Problem description: Give again only the lines beginning with the one that contains "# A left door" and ending with the one that contains "obj.matrix_world = Matrix.Identity(4)"; include both of those lines.

Data segment:
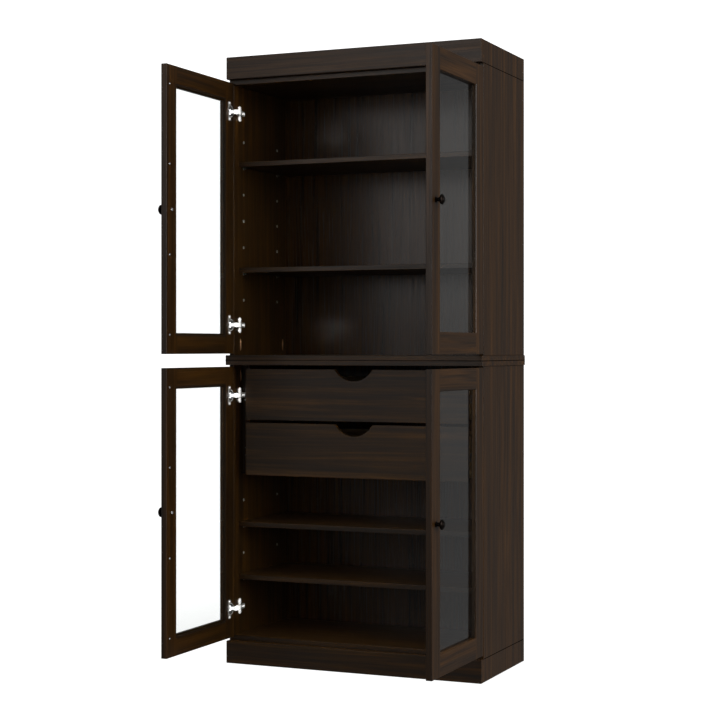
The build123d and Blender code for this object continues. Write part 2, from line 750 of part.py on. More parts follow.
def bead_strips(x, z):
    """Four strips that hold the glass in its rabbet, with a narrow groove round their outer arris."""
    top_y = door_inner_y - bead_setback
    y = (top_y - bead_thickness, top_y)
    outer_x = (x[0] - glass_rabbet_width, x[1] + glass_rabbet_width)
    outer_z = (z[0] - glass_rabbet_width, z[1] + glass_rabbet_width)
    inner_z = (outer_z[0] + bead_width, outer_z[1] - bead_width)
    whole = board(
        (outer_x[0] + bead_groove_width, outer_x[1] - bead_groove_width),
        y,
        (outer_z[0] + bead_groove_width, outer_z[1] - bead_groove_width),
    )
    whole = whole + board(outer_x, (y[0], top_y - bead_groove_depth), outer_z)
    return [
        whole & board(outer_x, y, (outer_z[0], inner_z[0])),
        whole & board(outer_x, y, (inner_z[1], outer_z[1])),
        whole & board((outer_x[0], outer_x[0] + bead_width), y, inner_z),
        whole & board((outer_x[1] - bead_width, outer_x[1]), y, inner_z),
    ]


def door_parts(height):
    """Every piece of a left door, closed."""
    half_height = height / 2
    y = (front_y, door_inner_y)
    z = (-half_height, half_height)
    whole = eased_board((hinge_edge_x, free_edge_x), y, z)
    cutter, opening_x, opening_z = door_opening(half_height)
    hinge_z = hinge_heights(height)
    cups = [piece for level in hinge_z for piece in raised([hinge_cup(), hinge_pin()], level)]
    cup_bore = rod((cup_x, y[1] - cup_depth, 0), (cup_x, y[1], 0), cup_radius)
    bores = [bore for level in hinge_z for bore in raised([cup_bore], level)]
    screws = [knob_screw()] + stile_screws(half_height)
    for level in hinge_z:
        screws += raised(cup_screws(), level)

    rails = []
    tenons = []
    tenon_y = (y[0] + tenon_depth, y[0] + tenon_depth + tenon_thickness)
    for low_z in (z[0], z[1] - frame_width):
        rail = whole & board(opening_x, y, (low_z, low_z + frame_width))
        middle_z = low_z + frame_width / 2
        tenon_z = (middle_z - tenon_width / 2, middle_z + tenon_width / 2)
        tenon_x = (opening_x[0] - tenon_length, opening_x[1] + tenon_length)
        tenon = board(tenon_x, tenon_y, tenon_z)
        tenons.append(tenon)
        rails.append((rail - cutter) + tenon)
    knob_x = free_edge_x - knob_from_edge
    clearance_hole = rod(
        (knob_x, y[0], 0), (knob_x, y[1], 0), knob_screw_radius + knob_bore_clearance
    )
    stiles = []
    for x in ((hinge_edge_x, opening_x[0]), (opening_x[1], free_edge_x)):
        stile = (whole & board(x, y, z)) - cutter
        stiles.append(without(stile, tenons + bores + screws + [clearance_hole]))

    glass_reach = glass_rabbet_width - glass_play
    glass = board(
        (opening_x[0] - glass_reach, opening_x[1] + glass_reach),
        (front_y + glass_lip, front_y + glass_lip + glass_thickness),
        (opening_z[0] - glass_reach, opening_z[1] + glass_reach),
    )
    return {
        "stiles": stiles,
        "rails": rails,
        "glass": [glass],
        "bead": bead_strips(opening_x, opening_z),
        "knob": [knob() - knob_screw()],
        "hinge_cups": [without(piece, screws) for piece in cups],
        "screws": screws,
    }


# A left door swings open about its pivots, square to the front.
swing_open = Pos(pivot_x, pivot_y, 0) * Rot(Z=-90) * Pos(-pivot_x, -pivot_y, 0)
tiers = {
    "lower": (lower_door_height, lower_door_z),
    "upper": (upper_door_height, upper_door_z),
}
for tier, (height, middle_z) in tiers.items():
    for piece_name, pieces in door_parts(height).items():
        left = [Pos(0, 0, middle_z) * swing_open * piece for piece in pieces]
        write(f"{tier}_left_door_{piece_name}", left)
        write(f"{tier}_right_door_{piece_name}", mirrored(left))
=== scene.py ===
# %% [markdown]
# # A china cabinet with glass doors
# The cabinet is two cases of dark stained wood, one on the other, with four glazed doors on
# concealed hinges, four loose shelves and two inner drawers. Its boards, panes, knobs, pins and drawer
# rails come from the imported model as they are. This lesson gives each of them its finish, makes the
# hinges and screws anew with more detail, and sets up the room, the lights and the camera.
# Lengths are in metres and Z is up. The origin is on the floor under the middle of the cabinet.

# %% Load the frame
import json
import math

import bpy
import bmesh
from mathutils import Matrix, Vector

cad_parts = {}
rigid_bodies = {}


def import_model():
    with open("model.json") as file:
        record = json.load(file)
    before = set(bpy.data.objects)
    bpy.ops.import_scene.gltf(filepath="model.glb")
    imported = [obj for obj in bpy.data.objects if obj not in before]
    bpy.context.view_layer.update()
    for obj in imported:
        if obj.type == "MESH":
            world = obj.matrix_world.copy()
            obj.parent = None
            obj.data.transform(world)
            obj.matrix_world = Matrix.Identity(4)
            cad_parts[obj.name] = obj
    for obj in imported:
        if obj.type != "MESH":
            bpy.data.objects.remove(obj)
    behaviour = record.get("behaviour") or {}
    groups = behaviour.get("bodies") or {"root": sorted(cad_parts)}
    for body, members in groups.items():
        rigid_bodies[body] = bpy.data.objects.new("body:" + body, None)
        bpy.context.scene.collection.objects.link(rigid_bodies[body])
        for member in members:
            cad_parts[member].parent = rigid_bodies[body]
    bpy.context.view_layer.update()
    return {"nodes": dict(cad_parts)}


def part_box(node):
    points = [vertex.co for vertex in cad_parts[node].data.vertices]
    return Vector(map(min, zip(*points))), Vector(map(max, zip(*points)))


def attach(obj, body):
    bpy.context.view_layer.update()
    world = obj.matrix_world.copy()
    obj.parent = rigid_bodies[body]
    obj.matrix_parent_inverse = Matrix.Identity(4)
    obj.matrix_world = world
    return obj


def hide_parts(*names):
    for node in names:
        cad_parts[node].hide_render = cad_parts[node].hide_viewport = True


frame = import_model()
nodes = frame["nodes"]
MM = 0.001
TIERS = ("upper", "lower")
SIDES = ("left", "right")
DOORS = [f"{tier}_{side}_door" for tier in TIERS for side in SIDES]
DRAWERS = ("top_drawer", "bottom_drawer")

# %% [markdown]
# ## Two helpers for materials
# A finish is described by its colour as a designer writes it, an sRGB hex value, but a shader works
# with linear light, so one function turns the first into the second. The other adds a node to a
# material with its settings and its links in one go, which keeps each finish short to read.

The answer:
# A left door swings open about its pivots, square to the front.
swing_open = Pos(pivot_x, pivot_y, 0) * Rot(Z=-90) * Pos(-pivot_x, -pivot_y, 0)
tiers = {
    "lower": (lower_door_height, lower_door_z),
    "upper": (upper_door_height, upper_door_z),
}
for tier, (height, middle_z) in tiers.items():
    for piece_name, pieces in door_parts(height).items():
        left = [Pos(0, 0, middle_z) * swing_open * piece for piece in pieces]
        write(f"{tier}_left_door_{piece_name}", left)
        write(f"{tier}_right_door_{piece_name}", mirrored(left))
=== scene.py ===
# %% [markdown]
# # A china cabinet with glass doors
# The cabinet is two cases of dark stained wood, one on the other, with four glazed doors on
# concealed hinges, four loose shelves and two inner drawers. Its boards, panes, knobs, pins and drawer
# rails come from the imported model as they are. This lesson gives each of them its finish, makes the
# hinges and screws anew with more detail, and sets up the room, the lights and the camera.
# Lengths are in metres and Z is up. The origin is on the floor under the middle of the cabinet.

# %% Load the frame
import json
import math

import bpy
import bmesh
from mathutils import Matrix, Vector

cad_parts = {}
rigid_bodies = {}


def import_model():
    with open("model.json") as file:
        record = json.load(file)
    before = set(bpy.data.objects)
    bpy.ops.import_scene.gltf(filepath="model.glb")
    imported = [obj for obj in bpy.data.objects if obj not in before]
    bpy.context.view_layer.update()
    for obj in imported:
        if obj.type == "MESH":
            world = obj.matrix_world.copy()
            obj.parent = None
            obj.data.transform(world)
            obj.matrix_world = Matrix.Identity(4)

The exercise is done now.